Question

Polling 1000 people in a large community to determine if there is evidence for the claim that the percentage of people in the community living in a mobile home is greater then \(10 \%\).

Short answer

If the calculated Z score is greater than the Z critical, we can conclude that there is evidence to support the claim that the percentage of people in the community living in mobile homes is greater than \(10\%\). If it is less, then there's not enough evidence to support the claim.

Step-by-step solution

Formulate the Hypothesis

First, formulate the null hypothesis and the alternative hypothesis. The null hypothesis, denoted \(H_0\), is the claim to be tested. The alternative hypothesis (or research hypothesis), denoted \(H_1\), contradicts the null hypothesis. We have \(H_0\): The proportion of community living in mobile homes is less than or equals to \(10%\) i.e., \(P <= 0.10\) and \(H_1\): The proportion of community living in mobile homes is greater than \(10%\), i.e., \(P > 0.10\).

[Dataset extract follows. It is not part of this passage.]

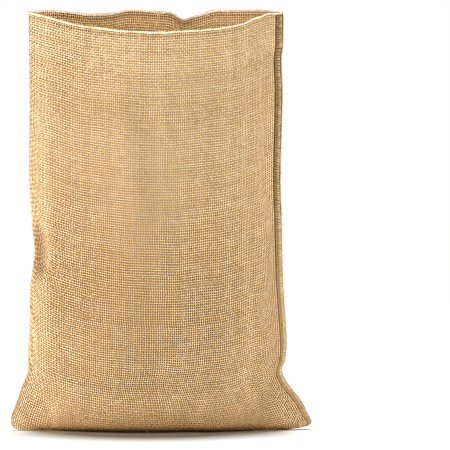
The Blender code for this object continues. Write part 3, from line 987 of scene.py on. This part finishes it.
bandPoints, bandLength = bandTable()
bandNormals = softened(-normalsOf(bandPoints), 3)


def stripMaterial():
    material, tree = freshMaterial("strip_cloth")
    x, y = ownMap(tree)
    along = product(tree, y, bandLength * 1000.0)
    across = product(tree, x, sideStrip["width"])
    ribs = maths(tree, "SINE", product(tree, along, fullTurn / sideStrip["ribPitch"]))
    columns = maths(tree, "SINE", product(tree, across, fullTurn / sideStrip["columnPitch"]))
    weaveTone = product(tree, product(tree, ribs, columns), sideStrip["ribTone"])
    tone = summed(tree, weaveTone, noise(tree, joined(tree, across, along), *sideStrip["speckle"]))
    edge = maths(tree, "ABSOLUTE", maths(tree, "SUBTRACT", x, 0.5))
    dark, pale = sideStrip["darkColour"], sideStrip["paleColour"]
    colour = blended(tree, spread(tree, tone, sideStrip["darkSpan"]), dark, sideStrip["colour"])
    colour = blended(tree, spread(tree, tone, sideStrip["paleSpan"]), colour, pale)
    paleEdge = spread(tree, edge, sideStrip["edgeSpan"], 0.0, sideStrip["edgeShare"])
    colour = blended(tree, paleEdge, colour, pale)
    lowPart = spread(tree, y, sideStrip["lowSpan"], sideStrip["lowShare"], 0.0)
    colour = blended(tree, lowPart, colour, sideStrip["lowColour"])
    patches = noise(tree, joined(tree, 0.0, along), sideStrip["brokenScale"])
    broken = spread(tree, patches, sideStrip["brokenSpan"], sideStrip["leastBroken"])
    # painted shade in the groove
    groove = product(tree, spread(tree, edge, sideStrip["grooveSpan"]), broken)
    groove = product(tree, groove, spread(tree, y, sideStrip["lowSpan"], sideStrip["lowGroove"]))
    colour = blended(tree, groove, colour, sideStrip["grooveShade"])
    surface(tree, colour, sideStrip, tone)
    return material


def makeStrip():
    inFrom = np.abs(bandPlaces)
    rise = np.interp(inFrom, *np.array(stripRise).T)
    rows, every, most = bandPoints.shape[0], sideStrip["wobbleRows"], sideStrip["mostWobble"]
    dice = np.random.default_rng(sideStrip["seed"])
    heights = dice.standard_normal((rows // every + 3, len(inFrom))).clip(-most, most) * sideStrip["wobble"]
    at = np.arange(rows) / every
    row = at.astype(int)
    t = (at - row)[:, None]
    bumps = (heights[row] * (1.0 - t) + heights[row + 1] * t) * (inFrom < sideStrip["wobbleUpTo"])
    rings = aboveFloor(bandPoints + bandNormals * (rise[None, :] + bumps)[..., None])
    return placed("side_strip", meshOf("side_strip", rings, gridUvs(*rings.shape[:2])), stripMaterial())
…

Interpret the survey results

After the survey has been conducted and data has been collected, count how many out of the 1000 polled people live in mobile homes. Let's denote this number \(x\). Then calculate the sample proportion \(p\), which is \(\frac{x}{1000}\).

Test the Hypothesis

To test the null hypothesis, compute the test statistic – the z-score. The formula for z-score is \( Z = \frac{p - P}{\sqrt {\frac {P(1-P)}{n}}}\), in which \(P\) is the proportion under the null hypothesis, \(p\) is the sample proportion and \(n\) is the sample size. Substitute \(P = 0.10\), \(p\) from step 2, and \(n = 1000\) to get the Z score.

Make a Decision

Compare the calculated Z score with the Z critical value for the given level of confidence (usually 95% confidence level is assumed, Z critical would be approximately 1.64 for a one-tailed test). If the calculated Z is greater than Z critical, we reject the null hypothesis in favor of the alternative hypothesis. If it is less, we fail to reject the null hypothesis.